Connecting math concepts across grades

Connecting math concepts across grades

The math standards were designed with coherence in mind, meaning that there should be a progression of mathematical concepts and ideas that are connected within and across grades. Every new learning should be an extension of previous learning, whether it’s dayto-day or year-to-year. In short, math should make sense.

Choose one domain to study across your school—that way, teachers can collaborate and share learnings across grades.

As educators, one of the most powerful ways we can help students make sense of math is to provide them with learning opportunities that help them see how concepts and ideas fit together—to show how multiplication and division are extensions of adding and subtracting whole numbers or how ratios and proportions are connected to measurement, multiplication, and division.

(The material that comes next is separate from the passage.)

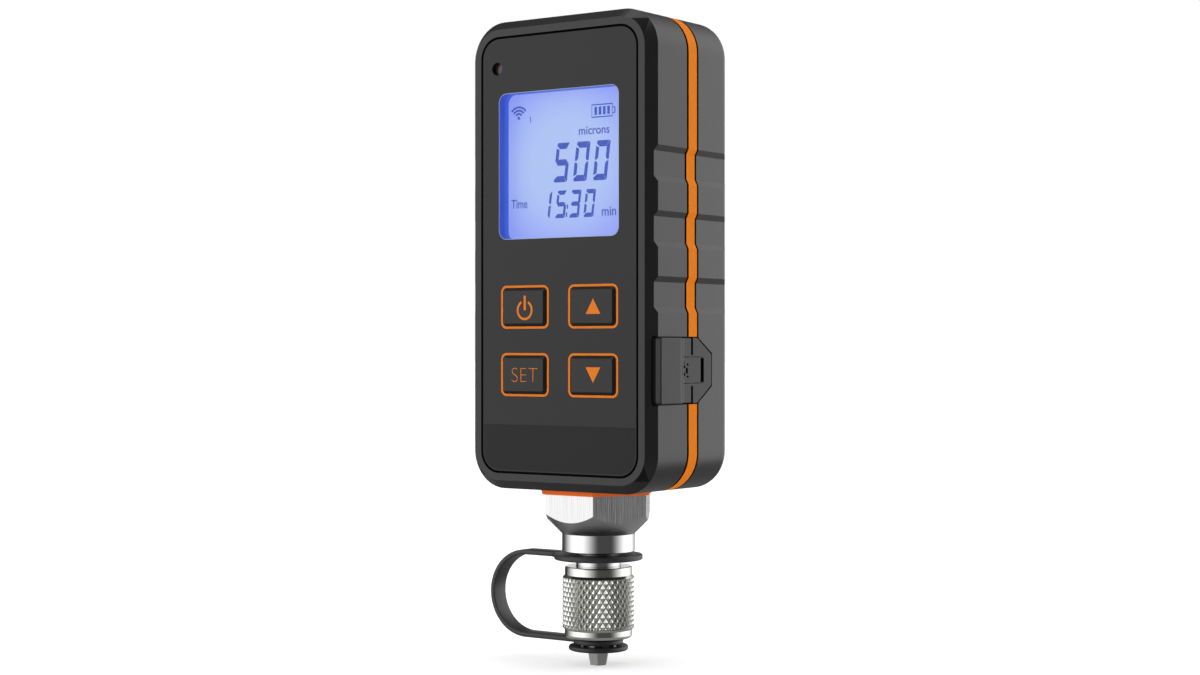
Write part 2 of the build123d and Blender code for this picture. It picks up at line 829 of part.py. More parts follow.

Use these domain documents to study a particular domain and make connections between major topics within and across grades. Doing so helps students connect previous and new learning; it also enables teachers and leaders to pinpoint gaps in students’ learning and offer strategic support to fill those gaps. 

Watch this video of Bill McCallum, one of the authors of the Common Core, to build your own knowledge or to lay the foundation with your team around the design of the standards. Then, you’re better prepared to use the domain documents to make connections between concepts and ideas.

Use the following questions to help you study a domain and identify connections between standards within the domain:
  • How can you summarize the work of each grade?
  • How do these standards build off each other as they progress into each grade?
  • What do the aspects of rigor (procedural, application, conceptual) look like in each grade?
  • As a next step, consider: What do aligned questions and/or problems look like at each grade level?